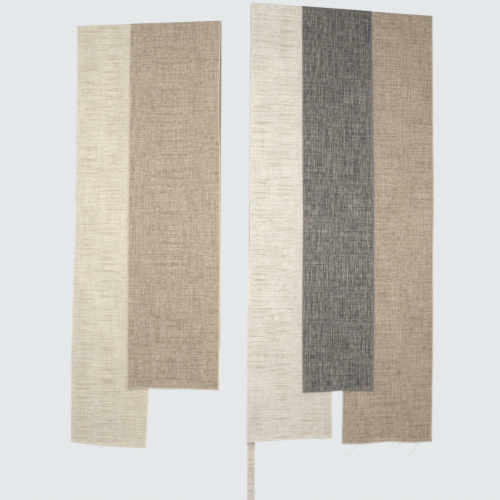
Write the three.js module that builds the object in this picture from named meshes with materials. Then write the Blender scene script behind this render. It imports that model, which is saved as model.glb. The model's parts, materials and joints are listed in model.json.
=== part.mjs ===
// A pair of room curtain panels made of loose cloth lengths. Each length is one raw-edged strip of
// slubby linen-look cloth, folded over the top of a door leaf: a long drop in front, a short saddle
// across the leaf's top edge and a drop behind that holds it by its weight. The leaves themselves
// are not part of the object.
//
// Millimetres, +Z up. The origin is the middle of the left cream saddle, on the top of the leaf.
// +X runs along the left leaf, and the fronts face -Y.

import * as THREE from 'three';

// What the cloth hangs on
const LEAF_THICKNESS = 20;      // the board, rail or door that the saddles lie over
const RIGHT_LEAF_ANGLE = 13.4;  // degrees that the right leaf stands open to the left one
const RIGHT_LEAF_FORWARD = 121.4; // how far its free edge stands in front of the left leaf
const BETWEEN_PANELS = 106.8;   // from the left panel's right edge to the right leaf's free edge

// The cloth
const CLOTH_THICKNESS = 0.8;
const LAYER_GAP = 0.4;          // air between two lengths that lie on each other
const FOLD_GAP = 0.3;           // between a saddle and the drops at its two ends

// How the lengths lie beside and on each other, at the fold
const LEFT_TAUPE_OVERLAP = 82;  // of the left taupe length on the left cream one
const RIGHT_GRAY_OVERLAP = 110; // of the gray length on the right cream one
const RIGHT_SLIT = 18;          // between the right cream and taupe lengths, under the gray one
const CREAM_OVER_STRIP = 1;     // how far the right cream length reaches past the narrow strip

// Each length: start is its left edge at the fold, measured from the origin in the left panel and
// from the leaf's free edge in the right one. frontLean and rearLean are how far each hem hangs to
// the right of the fold, and a negative one hangs to the left. frontLeft and frontRight are the
// drops of the front hem's two corners from the top of the leaf, and rear is the drop behind it.
const LEFT_CREAM_WIDTH = 266;
const LEFT_CREAM = {
  name: 'left_cream', colour: 0xdcd4c2, layer: 0,
  start: -LEFT_CREAM_WIDTH / 2, width: LEFT_CREAM_WIDTH,
  frontLeft: 1423, frontRight: 1436, frontLean: -20, rear: 1120, rearLean: 12,
};
const LEFT_TAUPE = {
  name: 'left_taupe', colour: 0xb7a48b, layer: 1,
  start: rightEdge(LEFT_CREAM) - LEFT_TAUPE_OVERLAP, width: 314,
  frontLeft: 1237, frontRight: 1237, frontLean: -5, rear: 1100, rearLean: -7,
};
const RIGHT_STRIP = {
  name: 'right_strip', colour: 0xd8d0be, layer: 0,
  start: 0, width: 24.5,
  frontLeft: 1100, frontRight: 1100, frontLean: 0, rear: 1800, rearLean: -6,
};
const RIGHT_CREAM = {
  name: 'right_cream', colour: 0xdcd4c2, layer: 1,
  start: RIGHT_STRIP.start - CREAM_OVER_STRIP, width: 277,
  frontLeft: 1378, frontRight: 1374, frontLean: -11, rear: 1130, rearLean: 6,
};
const RIGHT_TAUPE = {
  name: 'right_taupe', colour: 0xae9c82, layer: 1,
  start: rightEdge(RIGHT_CREAM) + RIGHT_SLIT, width: 312,
  frontLeft: 1394, frontRight: 1397, frontLean: 0, rear: 1110, rearLean: 0,
};
const RIGHT_GRAY = {
  name: 'right_gray', colour: 0x77726b, layer: 2,
  start: rightEdge(RIGHT_CREAM) - RIGHT_GRAY_OVERLAP, width: 232,
  frontLeft: 1223, frontRight: 1223, frontLean: 2, rear: 1090, rearLean: -2,
};

const CLOTH_ROUGHNESS = 0.95;
const LAYER_PITCH = CLOTH_THICKNESS + LAYER_GAP;

function rightEdge(length) {
  return length.start + length.width;
}

// Distance from the leaf's middle plane to the inner face of a layer's drops
function innerFace(layer) {
  return LEAF_THICKNESS / 2 + layer * LAYER_PITCH;
}

function clothMaterial(colour) {
  return new THREE.MeshStandardMaterial({ color: colour, roughness: CLOTH_ROUGHNESS, metalness: 0 });
}

function clothMesh(name, geometry, colour) {
  const mesh = new THREE.Mesh(geometry, clothMaterial(colour));
  mesh.name = name;
  return mesh;
}

// A flat sheet standing in the XZ plane, from its corner points, with its thickness towards -Y
function standingSheet(corners) {
  const outline = new THREE.Shape(corners.map(([x, z]) => new THREE.Vector2(x, z)));
  const geometry = new THREE.ExtrudeGeometry(outline, { depth: CLOTH_THICKNESS, bevelEnabled: false });
  return geometry.rotateX(Math.PI / 2);
}

// A drop reaches up beside the saddle, so that its top is level with the saddle's outer face
function dropSheet(length, lean, dropLeft, dropRight) {
  const top = length.layer * LAYER_PITCH + CLOTH_THICKNESS;
  return standingSheet([
    [length.start, top],
    [length.start + lean, -dropLeft],
    [rightEdge(length) + lean, -dropRight],
    [rightEdge(length), top],
  ]);
}

function frontDrop(length) {
  const geometry = dropSheet(length, length.frontLean, length.frontLeft, length.frontRight);
  geometry.translate(0, -innerFace(length.layer), 0);
  return clothMesh(`${length.name}_front_drop`, geometry, length.colour);
}

function rearDrop(length) {
  const geometry = dropSheet(length, length.rearLean, length.rear, length.rear);
  geometry.translate(0, innerFace(length.layer) + CLOTH_THICKNESS, 0);
  return clothMesh(`${length.name}_rear_drop`, geometry, length.colour);
}

function saddle(length) {
  const depth = 2 * (innerFace(length.layer) - FOLD_GAP);
  const geometry = new THREE.BoxGeometry(length.width, depth, CLOTH_THICKNESS);
  const height = length.layer * LAYER_PITCH + CLOTH_THICKNESS / 2;
  geometry.translate(length.start + length.width / 2, 0, height);
  return clothMesh(`${length.name}_saddle`, geometry, length.colour);
}

// One cloth length is three sheets, because it bends at the front and the back of the leaf's top
function clothLength(length) {
  const group = new THREE.Group();
  group.add(frontDrop(length), saddle(length), rearDrop(length));
  return group;
}

function leftPanel() {
  const panel = new THREE.Group();
  panel.add(clothLength(LEFT_CREAM), clothLength(LEFT_TAUPE));
  return panel;
}

function rightPanel() {
  const panel = new THREE.Group();
  panel.add(clothLength(RIGHT_STRIP), clothLength(RIGHT_CREAM));
  panel.add(clothLength(RIGHT_TAUPE), clothLength(RIGHT_GRAY));
  panel.position.set(rightEdge(LEFT_TAUPE) + BETWEEN_PANELS, -RIGHT_LEAF_FORWARD, 0);
  panel.rotation.z = THREE.MathUtils.degToRad(RIGHT_LEAF_ANGLE);
  return panel;
}

const curtainPair = new THREE.Group();
curtainPair.add(leftPanel(), rightPanel());

export default curtainPair;
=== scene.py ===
# %% [markdown]
# # A pair of room curtain panels made of raw-edged cloth lengths
#
# Six lengths of slubby, linen-look cloth hang folded over the tops of two door leaves: cream and
# taupe on the left leaf, and cream, taupe, charcoal gray and one narrow cream strip on the right
# leaf. Nothing is sewn. Every edge is cut raw and frays. The leaves themselves are not made.
#
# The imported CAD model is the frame. It gives each length as three flat solids: the drop in front,
# the saddle over the leaf's top and the drop behind. Here each length becomes one continuous sheet.

# %% Load the frame
import json
import math
import random

import bmesh
import bpy
from mathutils import Matrix, Vector, noise


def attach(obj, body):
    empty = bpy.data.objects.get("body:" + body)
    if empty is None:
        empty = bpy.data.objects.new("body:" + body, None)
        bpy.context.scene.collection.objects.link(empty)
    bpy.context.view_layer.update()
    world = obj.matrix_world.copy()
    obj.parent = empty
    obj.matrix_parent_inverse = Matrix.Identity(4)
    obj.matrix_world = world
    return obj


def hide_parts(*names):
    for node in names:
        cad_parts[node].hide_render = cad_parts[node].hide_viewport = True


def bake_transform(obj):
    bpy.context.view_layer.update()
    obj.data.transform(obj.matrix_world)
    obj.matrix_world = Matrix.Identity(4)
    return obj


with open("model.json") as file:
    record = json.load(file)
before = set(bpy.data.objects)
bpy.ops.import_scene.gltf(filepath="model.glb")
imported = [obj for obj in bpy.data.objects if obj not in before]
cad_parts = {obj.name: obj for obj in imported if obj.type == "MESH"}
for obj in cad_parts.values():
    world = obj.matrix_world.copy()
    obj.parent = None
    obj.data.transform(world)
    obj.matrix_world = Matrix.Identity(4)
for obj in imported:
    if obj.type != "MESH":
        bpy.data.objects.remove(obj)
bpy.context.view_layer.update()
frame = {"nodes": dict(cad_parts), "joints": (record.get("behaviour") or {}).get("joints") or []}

# %% [markdown]
# ## The camera
#
# The camera comes first, because the rest is seen through it. It stands about two metres in
# front of the left leaf at chest height and looks straight ahead. A camera can take in more of the
# top by tilting up or by shifting its lens. Tilting would make the upright edges lean together, and
# they run parallel here, so the lens is shifted, and the camera stays level but for a fifth of a
# degree of roll.

# %% Camera
CAMERA_PLACE = Vector((0.631, -2.003, -0.876))
CAMERA_TURN = math.radians(4.84)    # to the left of the left leaf's square
CAMERA_ROLL = math.radians(0.19)
LENS_MM = 43.2
LENS_RISE = 0.066                   # of the picture's side


def add_camera():
    data = bpy.data.cameras.new("camera")
    data.lens = LENS_MM
    data.shift_y = LENS_RISE
    data.clip_end = 50
    camera = bpy.data.objects.new("camera", data)
    bpy.context.scene.collection.objects.link(camera)
    turn = Matrix.Rotation(CAMERA_TURN, 4, "Z") @ Matrix.Rotation(math.pi / 2, 4, "X")
    camera.matrix_world = (
        Matrix.Translation(CAMERA_PLACE) @ turn @ Matrix.Rotation(CAMERA_ROLL, 4, "Z")
    )
    bpy.context.scene.camera = camera
    return camera


camera = add_camera()
view_direction = camera.matrix_world.to_3x3() @ Vector((0, 0, -1))
print("camera looks along", tuple(round(x, 3) for x in view_direction))

# %% [markdown]
# ## What the frame says about each length
#
# A sheet has to lie where its three CAD solids lie, so its sizes are read from them. The swing
# joint's axis gives the direction of the leaf that the length hangs on. Everything else is the
# place of a solid's corners in that direction: typing the numbers in again would be shorter, but
# then a change to the CAD would leave the cloth behind.

# %% Read the lengths from the frame
NAMES = ["left_cream", "left_taupe", "right_strip", "right_cream", "right_taupe", "right_gray"]
WELL_BELOW_THE_FOLD = -0.5


def leaf_directions(side):
    """Along the leaf to the right, and from its front to its back."""
    joint = next(j for j in frame["joints"] if j["name"] == f"{side}_cream_swing")
    along = -Vector(joint["axis"]).normalized()
    return along, Vector((-along.y, along.x, 0))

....

◆ Challenge
Starting at the line that contains "of the leaf's top" and ending at the line that contains "bpy.context.scene.collection.objects.link(empty)", retype each line exactly; omit everything outside that range.

◆ Full response
// One cloth length is three sheets, because it bends at the front and the back of the leaf's top
function clothLength(length) {
  const group = new THREE.Group();
  group.add(frontDrop(length), saddle(length), rearDrop(length));
  return group;
}

function leftPanel() {
  const panel = new THREE.Group();
  panel.add(clothLength(LEFT_CREAM), clothLength(LEFT_TAUPE));
  return panel;
}

function rightPanel() {
  const panel = new THREE.Group();
  panel.add(clothLength(RIGHT_STRIP), clothLength(RIGHT_CREAM));
  panel.add(clothLength(RIGHT_TAUPE), clothLength(RIGHT_GRAY));
  panel.position.set(rightEdge(LEFT_TAUPE) + BETWEEN_PANELS, -RIGHT_LEAF_FORWARD, 0);
  panel.rotation.z = THREE.MathUtils.degToRad(RIGHT_LEAF_ANGLE);
  return panel;
}

const curtainPair = new THREE.Group();
curtainPair.add(leftPanel(), rightPanel());

export default curtainPair;
=== scene.py ===
# %% [markdown]
# # A pair of room curtain panels made of raw-edged cloth lengths
#
# Six lengths of slubby, linen-look cloth hang folded over the tops of two door leaves: cream and
# taupe on the left leaf, and cream, taupe, charcoal gray and one narrow cream strip on the right
# leaf. Nothing is sewn. Every edge is cut raw and frays. The leaves themselves are not made.
#
# The imported CAD model is the frame. It gives each length as three flat solids: the drop in front,
# the saddle over the leaf's top and the drop behind. Here each length becomes one continuous sheet.

# %% Load the frame
import json
import math
import random

import bmesh
import bpy
from mathutils import Matrix, Vector, noise


def attach(obj, body):
    empty = bpy.data.objects.get("body:" + body)
    if empty is None:
        empty = bpy.data.objects.new("body:" + body, None)
        bpy.context.scene.collection.objects.link(empty)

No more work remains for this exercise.